You can bring resources together that weren't together before. Catalogs and websites both do that. Just before the turn of the 20th century, Montgomery Ward and Sears introduced farmers to the joys of shopping without going to town.

Instead of taking a few hours to take a buggy to town and browse through a limited selection, now you could browse an excellent selection of goods at very good prices. Not only that, the farmer wasn't limited to shopping only when the stores were open.

That's what the web is doing today. It's the mall that's more convenient, with no traffic or parking hassles. It's the mall that's always open. And you can compare prices in ways you never could before. The web, like the original catalogs is a concept that makes things easier.

But the concept only enough for a little while. When the concept becomes common, then design makes a difference. Some catalogs are simply more effective than others. Usually, they make the process of buying easier. Some websites are more effective than others, too.

We know that web shopping is easier that physical shopping. And the web, even more than catalogs, can function as a research front end to make physical shopping easier. That's why more than half the new cars bought in the US last year had research on the web as part of the process. That's true for lots of other big ticket items, too, like houses.

In order to be better at making things easier, we have to go beyond the basic catalog, or microwave, or web. We have to pay attention to good design. So what are some of those principles we can apply to websites?

Start with the basic physical functions. Make sure that your site works. It should load entry pages in ten seconds or less for a first time user with a dialup connection. Scripts and links and databases and forms and features should all do what they're supposed to.

Pay attention to language. Use the language that your visitors use. Don't use your own internal slang. Don't use industry jargon.

Put tools on your site that make it easy for folks to find things, learn about them and compare them. Start by putting a search engine on your site. It's a search engine that makes the Grainger site easier to use than the Grainger catalog, even though it has almost ten times the number of items.

Use what I call the three C's of stickiness--calculators, comparators, and configurators. People love to play with information. They like to try things out and compare options as part of their learning process.

There are two things you can do in the design process that will help you get a good idea of what folks want. One of them is obvious--use customers and prospects on your design team and listen to what they tell you.

The other thing may not be so obvious. Use stories, vignettes in your planning to describe actual user sessions and experience. You'll find that you can pack lots of information about people and their experience into a story and that it's easier to remember to boot.
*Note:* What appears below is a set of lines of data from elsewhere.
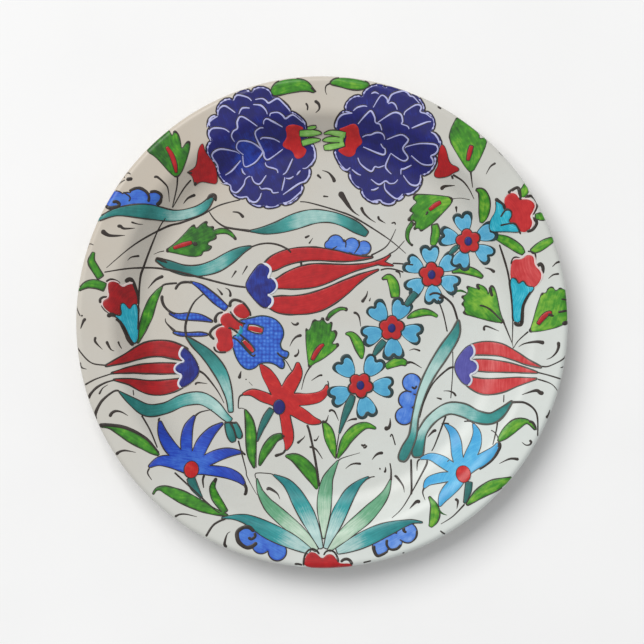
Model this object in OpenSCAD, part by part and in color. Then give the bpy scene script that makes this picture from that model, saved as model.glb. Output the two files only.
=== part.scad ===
// Hand painted ceramic plate: a turned clay body with a foot ring, a white slip over the face and
// the lip, a clear glaze behind, and floral decoration painted field by field in thin raised glaze.
// The plate stands on its foot ring at z = 0, with its axis along Z.

/* [Plate] */
// diameter over the lip
plate_d = 250; // [180:1:300]
// diameter of the flat well
well_d = 172; // [120:1:180]
// thickness of the wall, coats included
wall_t = 4.6; // [4:0.1:6]
// height from the well to the start of the rim
wall_rise = 12; // [9:0.5:18]
// slope of the wall, in degrees
wall_slope = 38; // [30:1:50]
// radius where the well turns up into the wall
well_bend_r = 16; // [12:1:24]
// radius where the wall turns out into the rim
rim_bend_r = 10; // [8:1:14]
// slope of the rim, in degrees
rim_slope = 3; // [1:0.5:8]

/* [Foot ring] */
// outer diameter of the foot ring
foot_d = 130; // [100:1:150]
// width of the foot ring
foot_w = 5; // [4:0.5:8]
// height of the foot ring under the plate
foot_h = 3.4; // [3:0.1:5]

/* [Coats] */
// thickness of the slip and of the back glaze
coat_t = 0.35; // [0.3:0.05:0.5]
// thickness of one painted layer
paint_t = 0.15; // [0.1:0.05:0.2]

/* [Hidden] */

// ---- section of the plate ----
plate_r = plate_d / 2;
foot_r = foot_d / 2;
well_z = foot_h + wall_t;
lip_r = wall_t / 2;
arc_steps = 8;
turn_fn = 256;
design_scale = plate_d / 250;
painted_lip_slope = -60;

// a station of the face line is [radius, height, slope]
wall_run = (wall_rise - well_bend_r * (1 - cos(wall_slope))
    - rim_bend_r * (cos(rim_slope) - cos(wall_slope))) / sin(wall_slope);
well_bend_c = [well_d / 2, well_z + well_bend_r];
rim_bend_c = well_bend_c + (well_bend_r + rim_bend_r) * [sin(wall_slope), -cos(wall_slope)]
    + wall_run * [cos(wall_slope), sin(wall_slope)];
rim_start = rim_bend_c + rim_bend_r * [-sin(rim_slope), cos(rim_slope)];
lip_x = plate_r - lip_r;
rim_end_x = lip_x - lip_r * sin(rim_slope);
rim_end_z = rim_start[1] + (rim_end_x - rim_start[0]) * tan(rim_slope);
lip_c = [lip_x, rim_end_z - lip_r * cos(rim_slope)];

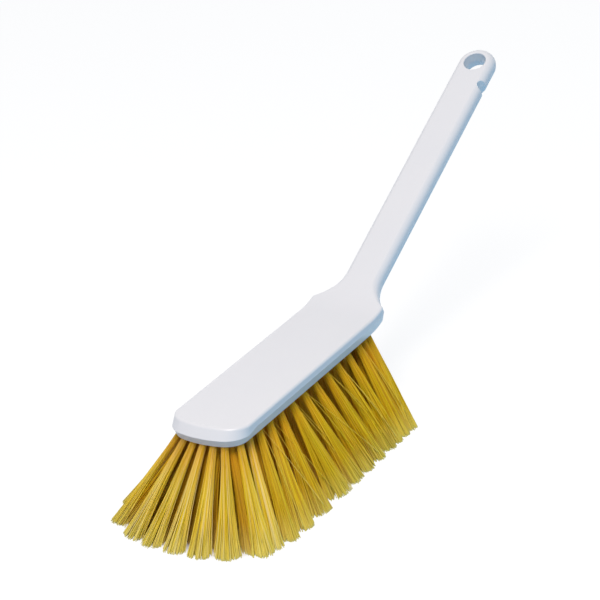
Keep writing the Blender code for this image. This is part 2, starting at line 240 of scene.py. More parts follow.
# Floor: the patch under the tufts by its middle, half lengths and fading edge, and the colours that are seen and
# that light the broom, outside the patch and under the tufts. Seen under the tufts it is a dark brown painted
# shade
FLOOR_HALF = 6.0
FOOTPRINT_MIDDLE = 56.0 * MM
FOOTPRINT_HALVES = (90.0 * MM, 50.0 * MM)
FOOTPRINT_FADE = (0.66, 1.02)
SEEN_OUTSIDE = (0.22, 0.22, 0.22)
# Painted shade: the dark brown floor seen under the tufts, where no glow is added
SEEN_PAINTED_SHADE_UNDER = (0.34, 0.19, 0.02)
SEEN_GLOW = (0.86, 0.86, 0.86)
WARM_GLOW = (0.55, 0.29, 0.035)
PLAIN_BOUNCE = (0.50, 0.57, 0.66)
BLUE_BOUNCE = (0.26, 0.68, 1.0)
BOUNCE_SLOPE = (5.0, -10.0)
BOUNCE_START = 0.8

# Light all round and the lamp
SKY_LIGHT = (0.228, 0.285, 0.355)
SEEN_SKY = (1.0, 1.0, 1.0)
LAMP_DIRECTION = (-0.38, -0.09, 0.92)
LAMP_DISTANCE = 1.5
LAMP_SIZE = 0.75
LAMP_POWER = 15.1
LAMP_COLOUR = (1.0, 0.90, 0.83)

# Camera: fitted turn, rise and roll, the point that it looks at, behind the block's front and above its underside
VIEW_TURN = math.radians(-58.62)
VIEW_RISE = math.radians(24.74)
VIEW_ROLL = math.radians(-4.33)
VIEW_ALONG = 114.19 * MM
VIEW_ABOVE = 35.99 * MM
VIEW_DISTANCE = 1438.46 * MM
SENSOR_WIDTH = 36.0
LENS = 153.856
CLIP_START = 0.01


def smooth_step(value):
    """Ease from 0 to 1: three times the square less twice the cube."""
    t = np.clip(value, 0.0, 1.0)
    return t * t * (3.0 - 2.0 * t)


def bend(u, v, w):
    """Flat coordinates to the frame's: straight to the bend, along its arc, then up the handle's slope."""
    length = BEND_RADIUS * HANDLE_ANGLE
    turn = np.clip(u - BEND_START, 0.0, length) / BEND_RADIUS
    past = np.maximum(u - BEND_START - length, 0.0)
    x = np.minimum(u, BEND_START) + BEND_RADIUS * np.sin(turn) + past * math.cos(HANDLE_ANGLE)
    z = BLOCK_THICKNESS + BEND_RADIUS * (1.0 - np.cos(turn)) + past * math.sin(HANDLE_ANGLE)
    place = (x - w * np.sin(turn) + FRONT_X, v + 0.0 * u, z + w * np.cos(turn) + UNDERSIDE_Z)
    return np.stack(np.broadcast_arrays(*place), axis=-1)


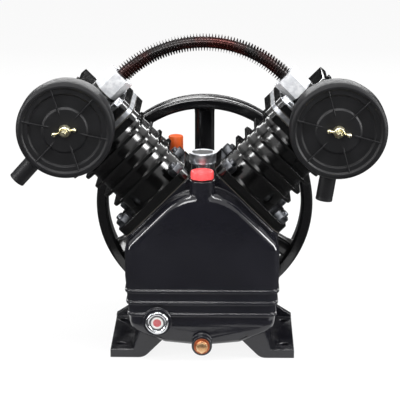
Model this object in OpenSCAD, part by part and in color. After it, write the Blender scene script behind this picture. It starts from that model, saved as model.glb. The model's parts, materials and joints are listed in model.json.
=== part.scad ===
// Two-cylinder air compressor pump head with a 90 degree V, splash lubricated and belt driven.
// X runs to the right, Y to the rear, Z up. The origin is on the base plane, midway between the
// four mounting holes. Along means the distance from the crank axis up the slope of one bank, and
// across means the distance from the bank's centre line, positive towards the outer, lower side.

/* [Mechanism] */
// Angle between the two cylinder banks, in degrees
v_angle = 90; // [86:1:94]
// Cylinder bore
bore = 65; // [58:1:68]
// Distance from the crank axis to the crankpin, half of the stroke
crank_throw = 23; // [18:1:26]
// Diameter of the crankpin
crankpin_d = 26; // [22:1:30]
// Distance in Y between the two cylinder centres, one connecting rod's width
bank_stagger = 16; // [10:1:18]
// Piston length above the wrist pin
crown_h = 18; // [17:0.5:22]
// Piston length below the wrist pin
skirt_h = 22; // [18:1:26]
// Diameter of the wrist pin
wrist_pin_d = 16; // [12:1:18]

/* [Crankcase] */
// Height of the crank axis above the base plane
crank_height = 130; // [128:1:150]
// Front face of the crankcase, forward of the origin
case_front = 75; // [74:1:84]
// Rear face of the crankcase, behind the origin
case_rear = 72; // [68:1:80]
// Thickness of the front wall
front_wall = 11; // [9:0.5:13]
// Thickness of the casting round the crank
case_wall = 7; // [6:0.5:9]
// Height of the sump's underside above the base plane
sump_low = 17.5; // [14:0.5:22]
// Half width of the sump below the beads
belly_half = 78; // [74:0.5:80]
// Rounding of the front face's edge
face_round = 9; // [5:0.5:9.5]
// Height of the lowest moulded bead
bead_low = 54; // [50:0.5:58]
// Distance between two moulded beads
bead_pitch = 13; // [9:0.5:15]
// Number of moulded beads
bead_count = 3; // [2:1:3]

/* [Feet] */
// Distance between the mounting holes from side to side
hole_span_x = 180; // [176:1:190]
// Distance between the mounting holes from front to rear
hole_span_y = 80; // [60:1:90]
// Diameter of the mounting holes
hole_d = 9; // [7:0.5:11]
// Length of each foot rail
foot_length = 120; // [110:1:126]
// Thickness of each foot rail
foot_t = 9.3; // [7:0.1:12]
// Metal outside each mounting hole's centre
foot_edge = 10; // [8:0.5:14]

/* [Cylinders] */
// Half width of the base flange towards the V
flange_in = 43; // [42:0.5:46]
// Half width of the base flange on the outer side
flange_out = 57; // [55:0.5:60]
// Half depth of the base flange from front to rear
flange_y = 45; // [44:0.5:46]
// Thickness of the base flange
flange_t = 10; // [8:0.5:11]
// Wall of the cylinder barrel
barrel_wall = 6; // [5:0.5:7]
// Half width of the cooling fins
fin_half = 41; // [40:0.5:46]
// Thickness of one cooling fin
fin_t = 3.4; // [2.5:0.1:5]
// Distance between two cooling fins
fin_pitch = 14; // [11:0.5:15]
// Number of cooling fins
fin_count = 4; // [3:1:4]
// Thickness of the top flange
top_flange_t = 8; // [6:0.5:10]

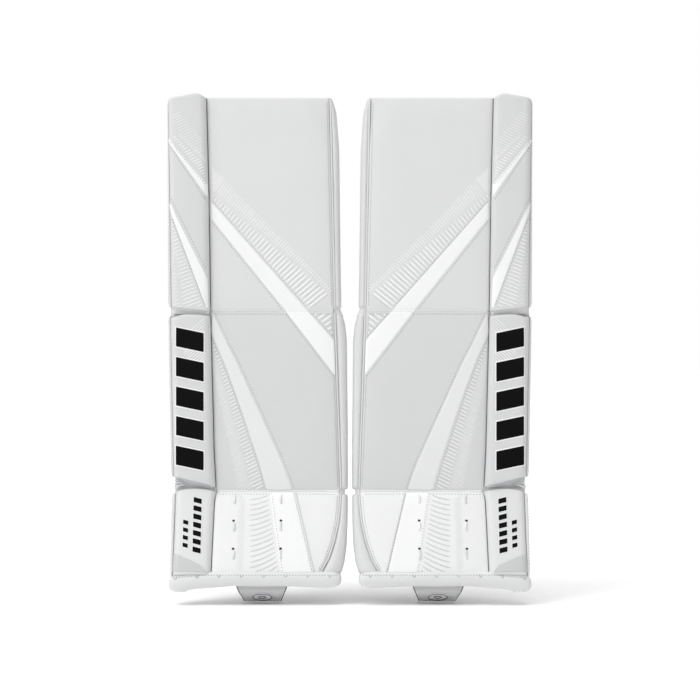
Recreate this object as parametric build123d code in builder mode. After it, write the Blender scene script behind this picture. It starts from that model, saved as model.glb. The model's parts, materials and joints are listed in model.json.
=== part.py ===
"""A pair of ice hockey goalie leg pads, upright and side by side, as they face a shooter.

X runs outward from the plane midway between the pads, Y runs backward towards the legs and Z runs up.
Every sub-part is modelled once, for the pad of the wearer's left leg at +X, and mirrored for the right.
The origin is below the middle of the pair, level with the lower ends of the toe bridges.

A pad is three padded sections, thigh, shin and boot, that flex about two breaks. A section's frame
stands at its break: X across the pad, Y the depth behind its face, Z along it.
"""

import os
from math import cos, radians, sin, tan

from build123d import *

# ---------------------------------------------------------------- driving dimensions, mm and degrees
PAD_WIDTH = 279.4  # 11 inches, the widest that a pad may be
PAIR_GAP = 8.0  # free space between the two pads

BOOT_BREAK = 173.0  # height of the seam between boot and shin
KNEE_BREAK = 454.0  # height of the seam between shin and thigh
FACE_TOP = 787.0
ROLL_TOP = 793.0

BOOT_KICK = 20.0  # the boot leans forward by this angle, towards the toe
THIGH_LEAN = 3.0
TOE_SWEEP = 65.0  # the toe bridge runs back under the toe, this far from straight down

SKIN = 3.0  # leather face panels with their backing
CORE = 45.0  # depth of the foam core
BOOT_CORE = 36.0
ROLL_PROUD = 12.0  # the outer roll stands in front of the face by this much
BOOT_ROLL_PROUD = 7.5
CLEAR = 0.5  # between neighbouring soft pieces
BREAK_GAP = 1.5  # each section stops this short of its break
NOTCH = 4.0  # bevel of the ends that meet at the knee break

FLAP = 12.0  # thickness of the padded flaps and wings
STRAP = 3.0  # thickness of the straps
CLIP = 5.5  # thickness of a strap's plastic clip

# ---------------------------------------------------------------- places worked out from them
BINDING_TOP, BINDING_LOW = 47.5, 22.0
BINDING_PROUD, BINDING_DEPTH = 8.0, 46.0
TOE_REACH = (BOOT_BREAK - BINDING_TOP) * tan(radians(BOOT_KICK))  # the toe is this far forward
CALF_STRAP_DEPTH = 117.0  # the calf strap's near side, behind the shin's face
DEPTH_BEHIND = CALF_STRAP_DEPTH + STRAP / 2 + CLIP / 2
FRONT = (TOE_REACH + BINDING_PROUD - DEPTH_BEHIND) / 2  # puts the origin midway, front to back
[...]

Up to here it all sounds good. Everyone agrees. We know we should make things easier for folks. We know the basics of how to do it. But, so very often, we don't make things easy at all. The fact is that many things we use--catalogs, websites, microwaves and airplanes, telephones, packaging and just about everything else--simply are not done as well as they could be. Why?

One reason is that doing good design takes work and often costs money. The principles are easy, but execution is hard. And so many people and companies opt for the easy way at the design stage, which creates more difficulty and usability problems down the road.

This reason is magnified because many designers simply won't be using the things they design, or have very different experiences when they do. Take two examples.

The Fokker 100 is a nice small regional jet. Airlines like it. But I think that the fellow who designed the luggage racks should be consigned to some inner circle of Hell where he has to drag bags in and out of them again and again. The racks slant down, away from the aisles and have a lip on them. This means that you have to reach back into the bin, and practically lift your bag over the lip.

Did the fellow who designed this marvel ever actually try the design out? Did he even fly much?

Many web designers will never actually use the pages they design. The ones that do will probably do so using the best connections and equipment. To make things worse, they're often rewarded for technological innovation or graphic look, not usability. Result: pages that overload the dialup connection with a two year old computer that most folks use.

This is a variant on the idea of the seduction of technology where you do neat things simply because you can, not because it will achieve any business objective or enhance the user experience. This is not new with the web.

Think back to Beta and VHS. VHS became the dominant standard for home use while Beta virtually disappeared. Most discussions of this frame this as a "superior" technology losing out to a product that wasn't technically as good.

That wasn't the case at all. Beta was better on technical issues like picture and sound quality. But VHS was better on one quality that mattered--tape length. With VHS you got the whole movie on one tape. You only had to rewind one tape, return one tape to the store, or stock one tape on the shelves. VHS won because it was the superior technology on a dimension that mattered because it made the experience of the videotape user and video store owner easier.

There's another problem, too, and it's the subtle of all. It's culture. It's the way we (designers in this case) do things. And it's the way we (folks hiring designers) don't hold designer feet to the fire on important usability variables.

One of Jeff Bezos' good ideas was one-click ordering. So, being the boss, he called in design folk and told them what he wanted. They went away. They came back to show him what they'd done.

What they had done was create a one click ordering system where you clicked once and then got a confirmation dialog box. It was quite a fight to get the design folks to understand that one click meant one click total, not one click and a dialog box. It took work to make sure that the usability standard was met. And this was the boss doing the convincing. Imagine what it's like for lesser lights.

The problem was that a dialog box is part of lots of common computer processes where it's included for good reason. The fact is that it's so common that it's seen as normal. It's culture. It's one of those things you never question.

What's this tell us?

Making things easy for your customers and prospects is profit-building, but it's not easy. You have to work hard to make it happen. You have to step outside the organization and design with your customer's experience in mind. Then you have to step back inside and fight to make the deign you want a reality that your customer experiences.